# gth

**Repository Path**: asdqxe/gth

## Basic Information

- **Project Name**: gth
- **Description**: No description available
- **Primary Language**: Unknown
- **License**: Not specified
- **Default Branch**: master
- **Homepage**: None
- **GVP Project**: No

## Statistics

- **Stars**: 0
- **Forks**: 0
- **Created**: 2025-06-22
- **Last Updated**: 2025-06-22

## Categories & Tags

**Categories**: Uncategorized

**Tags**: None

## README

# GTZAN classification finetuned on pretrained audio neural networks (PANNs)

Music genre classification is a task to classify audio clips into genres such as jazz, classical, etc. GTZAN is a music genre dataset containing 1000 30-second audio clips with 10 genres. In this codebase, we fine-tune PANNs [1] to build music classification systems.

## Dataset
The dataset can be downloaded from http://marsyas.info/downloads/datasets.html

## Run the code

**0. Prepare data** 

Download and upzip data, the data looks like:

<pre>
dataset_root
├── blues (100 files)
├── classical (100 files)
├── country (100 files)
├── disco (100 files)
├── hiphop (100 files)
├── jazz (100 files)
├── metal (100 files)
├── pop (100 files)
├── reggae (100 files)
└── rock (100 files)
</pre>

**1. Requirements** 

python 3.6 + pytorch 1.0

**2. Then simply run:**

$ Run the bash script ./runme.sh

Or run the commands in runme.sh line by line. The commands includes:

(1) Modify the paths of dataset and your workspace

(2) Extract features

(3) Train model

## Model
A 14-layer CNN of PANNs is fine-tuned. We use 10-fold cross validation for GTZAN classification. That is, 900 audio clips are used for training, and 100 audio clips are used for validation.

## Results
The system takes around 30 minutes to converge with a single card Tesla Tesla-V100 GPU card. Here is the result on 2nd fold.

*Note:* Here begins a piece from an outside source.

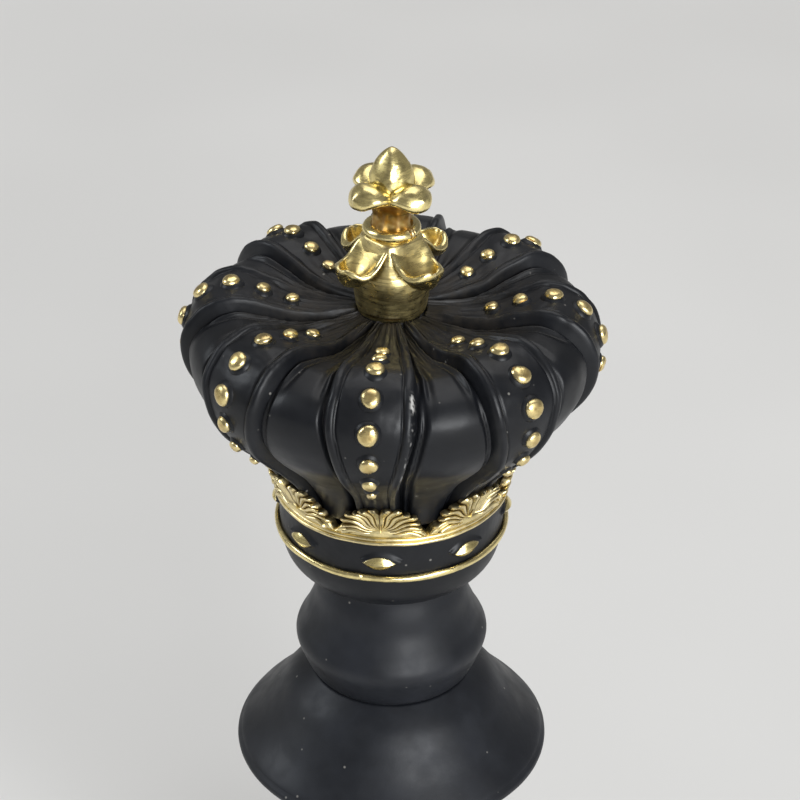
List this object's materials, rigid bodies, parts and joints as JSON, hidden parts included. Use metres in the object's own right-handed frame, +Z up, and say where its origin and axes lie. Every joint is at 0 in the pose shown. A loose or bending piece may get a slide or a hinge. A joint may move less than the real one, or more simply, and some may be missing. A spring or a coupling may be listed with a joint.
{
  "type": "giant chess piece",
  "caption": "Ornamental chess king with a puffed black crown of studded arches, leaf crests, gemmed band and gold finial on a stepped round base.",
  "frame": {"origin": "centre of the felt's underside, on the surface that the piece stands on", "axes": "+Z up along the tie rod to the finial's tip; -Y is the front, where arch_1 stands; +X to the right of the front"},
  "size_m": [0.106, 0.106, 0.3],
  "materials": {
    "black_resin": "satin charcoal-black painted cast resin, dusty in the folds",
    "gold_paint": "antique gold paint on cast resin, amber-brown in the recesses",
    "zinc_steel": "zinc-plated steel",
    "brass": "turned brass",
    "felt": "dark green wool felt",
    "rubber": "matte rubber"
  },
  "bodies": {
    "figure": {"felt_pad": "felt", "base_plate": "black_resin", "base_screws": "zinc_steel", "ballast_weight": "zinc_steel", "base_plinth": "black_resin", "base_moulding": "black_resin", "stem": "black_resin", "stem_collar": "black_resin", "skirt": "black_resin", "knob": "black_resin", "tie_rod": "zinc_steel", "rod_nut": "zinc_steel", "rod_washer": "zinc_steel", "lock_washer": "zinc_steel", "crown_cup": "black_resin", "crown_band": "black_resin", "lower_rim": "gold_paint", "upper_rim": "gold_paint", "band_gems": "gold_paint", "crown_cap": "black_resin", "arch_1": "black_resin", "arch_2": "black_resin", "arch_3": "black_resin", "arch_4": "black_resin", "arch_5": "black_resin", "arch_6": "black_resin", "arch_7": "black_resin", "arch_8": "black_resin", "arch_studs_1": "gold_paint", "arch_studs_2": "gold_paint", "arch_studs_3": "gold_paint", "arch_studs_4": "gold_paint", "arch_studs_5": "gold_paint", "arch_studs_6": "gold_paint", "arch_studs_7": "gold_paint", "arch_studs_8": "gold_paint", "leaf_crest_1": "gold_paint", "leaf_crest_2": "gold_paint", "leaf_crest_3": "gold_paint", "leaf_crest_4": "gold_paint", "leaf_crest_5": "gold_paint", "leaf_crest_6": "gold_paint", "leaf_crest_7": "gold_paint", "leaf_crest_8": "gold_paint"},
    "finial_carrier": {"finial_gasket": "rubber"},
    "finial": {"finial_insert": "brass", "finial_cup": "gold_paint", "finial_lower_leaves": "gold_paint", "finial_ring": "gold_paint", "finial_upper_leaves": "gold_paint", "finial_bud": "gold_paint"},
    "plug_carrier": {"plug_seal": "rubber"},
    "plug": {"access_plug": "black_resin"}
  },
  "joints": [
    {"name": "finial_lift", "type": "slide", "parent": "figure", "child": "finial_carrier", "axis": [0, 0, 1], "range_m": [0, 0.008]},
    {"name": "finial_turn", "type": "hinge", "parent": "finial_carrier", "child": "finial", "pos_m": [0, 0, 0.26], "axis": [0, 0, 1], "range_deg": [0, 720]},
    {"name": "plug_drop", "type": "slide", "parent": "figure", "child": "plug_carrier", "axis": [0, 0, -1], "range_m": [0, 0.007]},
    {"name": "plug_turn", "type": "hinge", "parent": "plug_carrier", "child": "plug", "pos_m": [0, 0, 0.003], "axis": [0, 0, -1], "range_deg": [0, 720]}
  ],
  "couplings": [
    {"joint": "finial_turn", "follows": "finial_lift", "rad_per_m": 1570.8},
    {"joint": "plug_turn", "follows": "plug_drop", "rad_per_m": 1795.2}
  ]
}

The results on different folds can be different.

<pre>
Namespace(augmentation='mixup', batch_size=32, cuda=True, dataset_dir='/home/tiger/datasets/GTZAN/dataset_root', filename='main', freeze_base=False, holdout_fold='2', learning_rate=0.0001, loss_type='clip_nll', mode='train', model_type='Transfer_Cnn14', pretrained_checkpoint_path='/home/tiger/released_models/sed/Cnn14_mAP=0.431.pth', resume_iteration=0, stop_iteration=10000, workspace='workspaces/panns_transfer_to_gtzan')
Using GPU.
Load pretrained model from /home/tiger/released_models/sed/Cnn14_mAP=0.431.pth
------------------------------------
Iteration: 200
Validate accuracy: 0.780
    Dump statistics to /home/tiger/workspaces/panns_transfer_to_gtzan/statistics/main/holdout_fold=2/Transfer_Cnn14/pretrain=True/loss_type=clip_nll/augmentation=mixup/batch_size=32/freeze_base=False/statistics.pickle
    Dump statistics to /home/tiger/workspaces/panns_transfer_to_gtzan/statistics/main/holdout_fold=2/Transfer_Cnn14/pretrain=True/loss_type=clip_nll/augmentation=mixup/batch_size=32/freeze_base=False/statistics_2020-07-12_16-53-42.pkl
Sun, 12 Jul 2020 16:57:55 main.py[line:165] INFO Train time: 244.052 s, validate time: 3.158 s
------------------------------------
...
------------------------------------
Iteration: 2000
Validate accuracy: 0.890
    Dump statistics to /home/tiger/workspaces/panns_transfer_to_gtzan/statistics/main/holdout_fold=2/Transfer_Cnn14/pretrain=True/loss_type=clip_nll/augmentation=mixup/batch_size=32/freeze_base=False/statistics.pickle
    Dump statistics to /home/tiger/workspaces/panns_transfer_to_gtzan/statistics/main/holdout_fold=2/Transfer_Cnn14/pretrain=True/loss_type=clip_nll/augmentation=mixup/batch_size=32/freeze_base=False/statistics_2020-07-12_16-53-42.pkl
Train time: 234.912 s, validate time: 4.188 s
Model saved to /home/tiger/workspaces/panns_transfer_to_gtzan/checkpoints/main/holdout_fold=2/Transfer_Cnn14/pretrain=True/loss_type=clip_nll/augmentation=mixup/batch_size=32/freeze_base=False/2000_iterations.pth
------------------------------------
...
</pre>

## Citation

[1] Kong, Qiuqiang, Yin Cao, Turab Iqbal, Yuxuan Wang, Wenwu Wang, and Mark D. Plumbley. "PANNs: Large-scale pretrained audio neural networks for audio pattern recognition." arXiv preprint arXiv:1912.10211 (2019).